Vacuum powered tools are supplied with negative pressure from a vacuum source, which may be an ejector arranged adjacent to the tool or a centrally arranged ejector or pump that serves several gripping appliances. An appliance, such as a suction cup, can be connected to the vacuum source in order to, by suction effect, generate an engagement with objects that are to be handled by the vacuum powered tool.
In vacuum powered tools that are employed for the handling of objects having uneven or leaning surfaces, the suction cup can be formed as a bellows. The flexibility and compression capacity of the bellows allow an adaptation to the shape or position of the object so that the requisite sealing can be obtained between the object and the bellows, or between the object and an appliance coupled to the bellows such as a suction cup. The flexibility of the bellows is also advantageous in the handling of sensitive or deformable surfaces and materials, and therefore the bellows is an often utilized component in vacuum powered tools.
Bellows for this purpose can be manufactured of rubber or of synthetic rubber mixings and have most often a circular cross-section, but could have a polygonal cross-section. Typically, the bellows have a uniform diameter size that is made up by the external periphery of a number of plate-shaped rings piled on each other, which form a tooth-shaped or sinusoidal profile in a longitudinal cross-section. The bellows are torsion resistant as a result of their structure, but are otherwise universally flexible. However, upon the introduction of negative pressure in the bellows, the bellows typically undergoes an essentially rectilinear axial compression, so as to, when the negative pressure ceases, return to its original shape by an inherent spring force that aims to bring back the bellows to its original length.

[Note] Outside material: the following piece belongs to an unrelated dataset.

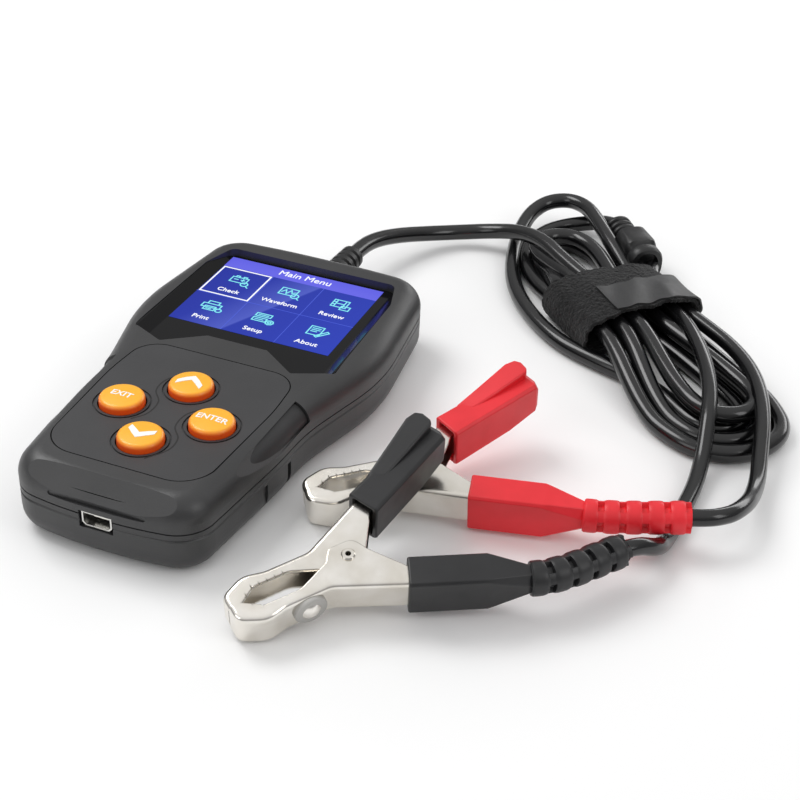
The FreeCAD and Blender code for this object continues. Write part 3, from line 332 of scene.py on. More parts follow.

Vacuum powered tools that are arranged with bellows are often employed for the sorting or picking of articles and packages. Various types of articles and packages are, however, not equally suitable to be gripped by means of negative pressure and by a suction effect. Accordingly, change from a hard package to a soft one may entail that the bellows and/or an appliance connected to the bellows has to be replaced by an appliance that exercises another form of engagement, such as pinching, clamping, locking, etc.